**Records to process**:
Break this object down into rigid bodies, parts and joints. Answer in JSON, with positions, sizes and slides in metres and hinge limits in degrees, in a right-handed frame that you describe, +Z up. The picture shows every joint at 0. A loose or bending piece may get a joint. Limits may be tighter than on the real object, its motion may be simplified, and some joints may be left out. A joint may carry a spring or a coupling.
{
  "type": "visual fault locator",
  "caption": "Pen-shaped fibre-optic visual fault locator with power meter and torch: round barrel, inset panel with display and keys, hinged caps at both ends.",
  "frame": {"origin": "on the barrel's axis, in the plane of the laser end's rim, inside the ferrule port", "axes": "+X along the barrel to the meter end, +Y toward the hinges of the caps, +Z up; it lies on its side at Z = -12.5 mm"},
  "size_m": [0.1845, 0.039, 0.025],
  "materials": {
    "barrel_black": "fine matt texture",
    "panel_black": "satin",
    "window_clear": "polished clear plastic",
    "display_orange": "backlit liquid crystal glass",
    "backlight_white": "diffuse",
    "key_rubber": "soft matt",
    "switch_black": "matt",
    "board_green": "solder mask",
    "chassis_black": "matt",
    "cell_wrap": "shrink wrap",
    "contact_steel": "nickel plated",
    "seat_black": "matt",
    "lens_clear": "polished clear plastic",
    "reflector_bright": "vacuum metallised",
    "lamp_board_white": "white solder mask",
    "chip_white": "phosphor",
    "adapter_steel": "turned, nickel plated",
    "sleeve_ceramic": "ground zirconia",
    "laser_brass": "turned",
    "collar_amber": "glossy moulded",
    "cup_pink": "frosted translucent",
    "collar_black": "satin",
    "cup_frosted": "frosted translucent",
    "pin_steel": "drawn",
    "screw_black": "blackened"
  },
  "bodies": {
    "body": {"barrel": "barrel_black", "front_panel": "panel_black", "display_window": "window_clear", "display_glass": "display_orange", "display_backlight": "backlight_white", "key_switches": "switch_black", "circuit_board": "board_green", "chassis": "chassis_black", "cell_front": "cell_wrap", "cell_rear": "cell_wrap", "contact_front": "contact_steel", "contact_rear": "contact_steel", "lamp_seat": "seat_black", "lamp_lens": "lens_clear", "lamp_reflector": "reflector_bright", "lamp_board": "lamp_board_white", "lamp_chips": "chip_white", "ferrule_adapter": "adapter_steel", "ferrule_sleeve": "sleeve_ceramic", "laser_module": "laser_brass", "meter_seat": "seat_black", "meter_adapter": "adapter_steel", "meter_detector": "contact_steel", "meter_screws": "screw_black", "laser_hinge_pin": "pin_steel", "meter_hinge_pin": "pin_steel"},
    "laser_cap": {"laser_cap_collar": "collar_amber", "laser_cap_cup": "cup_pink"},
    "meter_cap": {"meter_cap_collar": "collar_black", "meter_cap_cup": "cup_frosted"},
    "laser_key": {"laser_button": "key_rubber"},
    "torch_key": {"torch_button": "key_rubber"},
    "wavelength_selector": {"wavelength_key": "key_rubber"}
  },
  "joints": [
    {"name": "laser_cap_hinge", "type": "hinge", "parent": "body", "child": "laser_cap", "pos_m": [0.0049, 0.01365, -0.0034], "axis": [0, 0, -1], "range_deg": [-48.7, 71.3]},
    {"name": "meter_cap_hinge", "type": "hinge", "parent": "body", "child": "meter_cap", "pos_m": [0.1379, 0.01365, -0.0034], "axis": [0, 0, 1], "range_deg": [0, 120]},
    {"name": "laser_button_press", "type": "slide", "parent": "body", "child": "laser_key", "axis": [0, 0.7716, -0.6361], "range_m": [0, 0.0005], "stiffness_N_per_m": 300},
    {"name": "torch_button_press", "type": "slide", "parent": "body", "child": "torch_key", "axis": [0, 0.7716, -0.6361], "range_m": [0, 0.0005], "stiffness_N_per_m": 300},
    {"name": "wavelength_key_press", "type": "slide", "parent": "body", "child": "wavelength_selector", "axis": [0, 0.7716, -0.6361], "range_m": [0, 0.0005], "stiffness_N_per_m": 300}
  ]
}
---
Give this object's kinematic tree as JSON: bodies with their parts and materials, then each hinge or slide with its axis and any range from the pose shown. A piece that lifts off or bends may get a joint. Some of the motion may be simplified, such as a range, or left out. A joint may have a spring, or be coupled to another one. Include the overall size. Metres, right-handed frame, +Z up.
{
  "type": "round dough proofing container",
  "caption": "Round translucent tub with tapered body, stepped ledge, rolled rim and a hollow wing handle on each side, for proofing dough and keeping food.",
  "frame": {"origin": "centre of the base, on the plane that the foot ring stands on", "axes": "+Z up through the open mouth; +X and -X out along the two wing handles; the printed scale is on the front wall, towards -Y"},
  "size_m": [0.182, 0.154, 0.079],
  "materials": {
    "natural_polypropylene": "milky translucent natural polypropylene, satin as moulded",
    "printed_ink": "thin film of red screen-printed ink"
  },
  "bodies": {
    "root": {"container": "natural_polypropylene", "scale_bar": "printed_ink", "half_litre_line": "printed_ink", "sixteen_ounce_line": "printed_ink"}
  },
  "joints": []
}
--
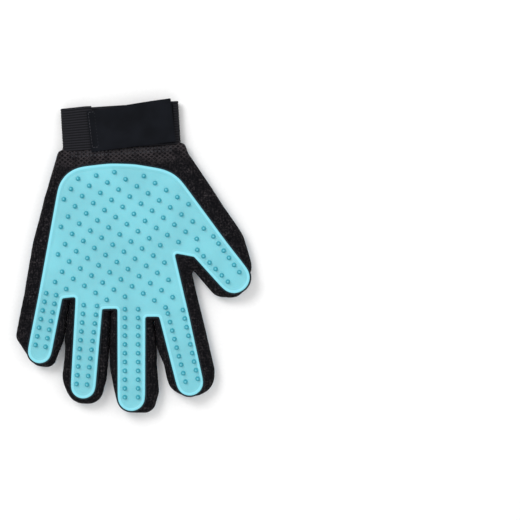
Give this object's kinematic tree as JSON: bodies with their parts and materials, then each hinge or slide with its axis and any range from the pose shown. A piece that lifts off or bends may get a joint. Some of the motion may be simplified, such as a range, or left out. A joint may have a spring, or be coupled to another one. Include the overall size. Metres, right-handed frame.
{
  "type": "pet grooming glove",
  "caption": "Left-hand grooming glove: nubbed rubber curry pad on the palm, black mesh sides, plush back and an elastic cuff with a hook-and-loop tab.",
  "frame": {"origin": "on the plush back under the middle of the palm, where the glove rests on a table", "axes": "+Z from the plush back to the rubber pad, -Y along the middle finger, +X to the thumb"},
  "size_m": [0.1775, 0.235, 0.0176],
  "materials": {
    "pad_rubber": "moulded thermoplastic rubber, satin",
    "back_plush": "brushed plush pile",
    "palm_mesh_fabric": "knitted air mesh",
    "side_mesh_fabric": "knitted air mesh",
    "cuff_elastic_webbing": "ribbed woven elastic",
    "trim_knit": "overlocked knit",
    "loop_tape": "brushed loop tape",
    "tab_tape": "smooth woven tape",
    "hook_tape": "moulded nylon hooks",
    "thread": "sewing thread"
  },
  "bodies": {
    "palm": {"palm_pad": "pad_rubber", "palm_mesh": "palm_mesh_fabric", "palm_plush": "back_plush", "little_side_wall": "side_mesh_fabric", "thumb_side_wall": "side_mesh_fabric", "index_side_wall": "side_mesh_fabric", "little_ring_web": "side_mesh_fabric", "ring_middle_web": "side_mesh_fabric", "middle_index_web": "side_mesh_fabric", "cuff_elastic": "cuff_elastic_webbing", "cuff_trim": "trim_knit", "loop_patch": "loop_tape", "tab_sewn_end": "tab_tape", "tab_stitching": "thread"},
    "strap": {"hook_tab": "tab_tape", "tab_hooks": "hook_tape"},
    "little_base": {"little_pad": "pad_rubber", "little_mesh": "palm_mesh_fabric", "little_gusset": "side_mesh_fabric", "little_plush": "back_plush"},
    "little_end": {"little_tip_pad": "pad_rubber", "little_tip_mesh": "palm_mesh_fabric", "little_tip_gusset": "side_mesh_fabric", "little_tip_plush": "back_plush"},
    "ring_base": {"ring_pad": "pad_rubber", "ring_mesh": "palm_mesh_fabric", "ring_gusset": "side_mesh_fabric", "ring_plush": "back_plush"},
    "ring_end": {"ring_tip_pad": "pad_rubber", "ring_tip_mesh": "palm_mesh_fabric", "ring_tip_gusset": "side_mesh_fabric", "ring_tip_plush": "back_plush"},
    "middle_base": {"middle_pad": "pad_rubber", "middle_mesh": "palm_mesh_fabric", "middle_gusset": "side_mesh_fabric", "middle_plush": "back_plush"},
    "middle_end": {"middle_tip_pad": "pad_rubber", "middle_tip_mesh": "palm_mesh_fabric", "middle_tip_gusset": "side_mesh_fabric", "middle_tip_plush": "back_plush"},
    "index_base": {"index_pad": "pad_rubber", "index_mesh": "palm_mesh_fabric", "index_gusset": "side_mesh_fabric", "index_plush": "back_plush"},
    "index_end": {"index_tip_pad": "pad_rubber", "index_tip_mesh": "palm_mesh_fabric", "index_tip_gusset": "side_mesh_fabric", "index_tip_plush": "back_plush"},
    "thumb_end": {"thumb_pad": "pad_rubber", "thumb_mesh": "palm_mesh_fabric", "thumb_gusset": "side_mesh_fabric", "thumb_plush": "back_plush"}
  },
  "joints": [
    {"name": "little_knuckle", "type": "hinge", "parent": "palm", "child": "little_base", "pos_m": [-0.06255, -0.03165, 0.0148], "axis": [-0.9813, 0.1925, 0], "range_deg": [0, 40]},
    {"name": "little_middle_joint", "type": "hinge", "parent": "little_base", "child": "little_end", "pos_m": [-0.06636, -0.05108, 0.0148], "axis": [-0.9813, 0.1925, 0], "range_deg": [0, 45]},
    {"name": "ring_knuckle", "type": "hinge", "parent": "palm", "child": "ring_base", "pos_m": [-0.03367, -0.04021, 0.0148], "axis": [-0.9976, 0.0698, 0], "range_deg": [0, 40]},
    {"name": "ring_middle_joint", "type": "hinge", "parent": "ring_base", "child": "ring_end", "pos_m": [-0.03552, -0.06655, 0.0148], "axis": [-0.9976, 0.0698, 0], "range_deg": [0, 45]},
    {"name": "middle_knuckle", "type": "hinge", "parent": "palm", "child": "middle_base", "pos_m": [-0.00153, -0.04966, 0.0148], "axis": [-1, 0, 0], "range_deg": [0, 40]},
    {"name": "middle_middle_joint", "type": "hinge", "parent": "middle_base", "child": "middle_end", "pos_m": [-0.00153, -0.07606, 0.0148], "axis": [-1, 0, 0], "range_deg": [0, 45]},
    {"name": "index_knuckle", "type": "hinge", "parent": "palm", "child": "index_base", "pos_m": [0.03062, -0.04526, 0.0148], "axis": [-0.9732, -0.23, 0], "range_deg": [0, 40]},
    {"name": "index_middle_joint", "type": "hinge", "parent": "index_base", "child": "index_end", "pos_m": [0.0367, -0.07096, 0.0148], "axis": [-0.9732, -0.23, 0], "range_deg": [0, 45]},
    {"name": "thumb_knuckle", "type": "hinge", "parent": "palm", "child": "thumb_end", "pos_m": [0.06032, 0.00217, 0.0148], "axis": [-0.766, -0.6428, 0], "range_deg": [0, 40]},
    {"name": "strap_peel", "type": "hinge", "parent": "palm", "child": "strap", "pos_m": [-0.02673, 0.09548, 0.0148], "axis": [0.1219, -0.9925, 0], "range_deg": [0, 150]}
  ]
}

**Exercise requirements**:
Pick out lines containing the word "parts", each one as written.

**Response to this task**:
Break this object down into rigid bodies, parts and joints. Answer in JSON, with positions, sizes and slides in metres and hinge limits in degrees, in a right-handed frame that you describe, +Z up. The picture shows every joint at 0. A loose or bending piece may get a joint. Limits may be tighter than on the real object, its motion may be simplified, and some joints may be left out. A joint may carry a spring or a coupling.
Give this object's kinematic tree as JSON: bodies with their parts and materials, then each hinge or slide with its axis and any range from the pose shown. A piece that lifts off or bends may get a joint. Some of the motion may be simplified, such as a range, or left out. A joint may have a spring, or be coupled to another one. Include the overall size. Metres, right-handed frame, +Z up.
Give this object's kinematic tree as JSON: bodies with their parts and materials, then each hinge or slide with its axis and any range from the pose shown. A piece that lifts off or bends may get a joint. Some of the motion may be simplified, such as a range, or left out. A joint may have a spring, or be coupled to another one. Include the overall size. Metres, right-handed frame.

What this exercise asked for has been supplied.